2009年から2011年にかけて、 姫路市内や東京都内などで男性3人の殺害を指示したとして、殺人2件と逮捕監禁致死などの罪に問われた男(49)を一審に続き無期懲役とした大阪高裁の判決に対し、大阪高検が上告を見送ったことが16日までにわかった。
1月28日、二審・大阪高裁は、殺人2件のうち1件について証拠が乏しく無罪とした一審・神戸地裁姫路支部の裁判員裁判判決を支持。死刑を求刑した検察側、無罪を主張する弁護側双方の控訴を退け、無期懲役とした。
被告側はすでに上告している。
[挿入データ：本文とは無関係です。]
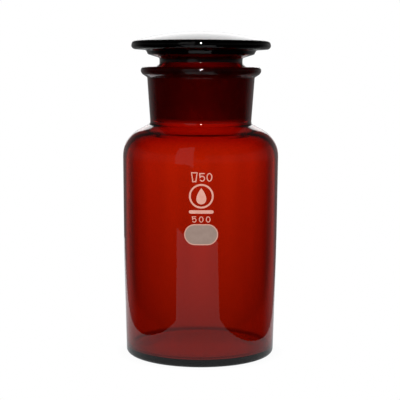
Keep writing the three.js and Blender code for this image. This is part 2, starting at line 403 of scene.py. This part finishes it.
def enamel_tree():
    """Fills flat outlines seen from the front, bends them around the bottle's wall and gives
    them the thickness of a layer of enamel."""
    tree = bpy.data.node_groups.new("Fired enamel", "GeometryNodeTree")
    add = tree.interface.new_socket
    add("Geometry", in_out="INPUT", socket_type="NodeSocketGeometry")
    add("Foot Height", in_out="INPUT", socket_type="NodeSocketFloat")
    add("Foot Radius", in_out="INPUT", socket_type="NodeSocketFloat")
    add("Widening", in_out="INPUT", socket_type="NodeSocketFloat")
    add("Thickness", in_out="INPUT", socket_type="NodeSocketFloat")
    add("Divisions", in_out="INPUT", socket_type="NodeSocketInt")
    add("Enamel", in_out="INPUT", socket_type="NodeSocketMaterial")
    add("Geometry", in_out="OUTPUT", socket_type="NodeSocketGeometry")

    def node(node_type, settings=None, inputs=None):
        return place_node(tree, node_type, settings, inputs)

    given = node("NodeGroupInput").outputs
    outline = node("GeometryNodeMeshToCurve", inputs={"Mesh": given["Geometry"]})
    filled = node("GeometryNodeFillCurve", {"mode": "TRIANGLES"}, {
        "Curve": outline.outputs["Curve"],
    })
    divided = node("GeometryNodeSubdivideMesh", inputs={
        "Mesh": filled.outputs["Mesh"], "Level": given["Divisions"],
    })
    flat = node("ShaderNodeSeparateXYZ", inputs={
        "Vector": node("GeometryNodeInputPosition").outputs["Position"],
    })
    across = Wire(tree, flat.outputs["X"])
    height = Wire(tree, flat.outputs["Y"])
    rise = height - Wire(tree, given["Foot Height"])
    radius = Wire(tree, given["Foot Radius"]) + rise * Wire(tree, given["Widening"])
    depth = (radius * radius - across * across).root()
    on_wall = node("ShaderNodeCombineXYZ", inputs={"X": across, "Y": 0.0 - depth, "Z": height})
    bent = node("GeometryNodeSetPosition", inputs={
        "Geometry": divided.outputs["Mesh"], "Position": on_wall.outputs["Vector"],
    })
    outward = node("ShaderNodeCombineXYZ", inputs={"X": across, "Y": 0.0 - depth, "Z": 0.0})
    unit = node("ShaderNodeVectorMath", {"operation": "NORMALIZE"}, {
        0: outward.outputs["Vector"],
    })
    raised = node("GeometryNodeExtrudeMesh", {"mode": "FACES"}, {
        "Mesh": bent.outputs["Geometry"], "Offset": unit.outputs["Vector"],
        "Offset Scale": given["Thickness"], "Individual": False,
    })
    back = node("GeometryNodeFlipFaces", inputs={"Mesh": bent.outputs["Geometry"]})
    layer = node("GeometryNodeJoinGeometry")
    tree.links.new(back.outputs["Mesh"], layer.inputs["Geometry"])
    tree.links.new(raised.outputs["Mesh"], layer.inputs["Geometry"])
    closed = node("GeometryNodeMergeByDistance", inputs={
        "Geometry": layer.outputs["Geometry"], "Distance": 1e-6,
    })
    real = node("GeometryNodeRealizeInstances", inputs={"Geometry": closed.outputs["Geometry"]})
    coated = node("GeometryNodeSetMaterial", inputs={
        "Geometry": real.outputs["Geometry"], "Material": given["Enamel"],
    })
    node("NodeGroupOutput", inputs={"Geometry": coated.outputs["Geometry"]})
    return tree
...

検察側は一、二審で一貫して死刑を求刑していたが、上告を見送ったことで今後死刑判決が出る可能性はなくなった。
無罪認定されたのは、2009年から2010年にかけて、男が共犯者の男(54)と東京都世田谷区の広告会社社長の男性を連れ去り、姫路市内のマンションで檻に入れて監禁したうえ、拳銃で射殺したとされる事件。客観的な証拠はないとされた。
一審の実質的な審理期間は、裁判員裁判としては過去最長の207日(初公判から判決までの期日は70回)にのぼった。
一連の事件をめぐっては、共犯の実行役として殺人罪などに問われた男について3人の死亡への関与を認定され、2019年3月に神戸地裁姫路支部で死刑判決を受け、控訴している。2月19日にも大阪高裁で控訴審初公判が開かれる見込み。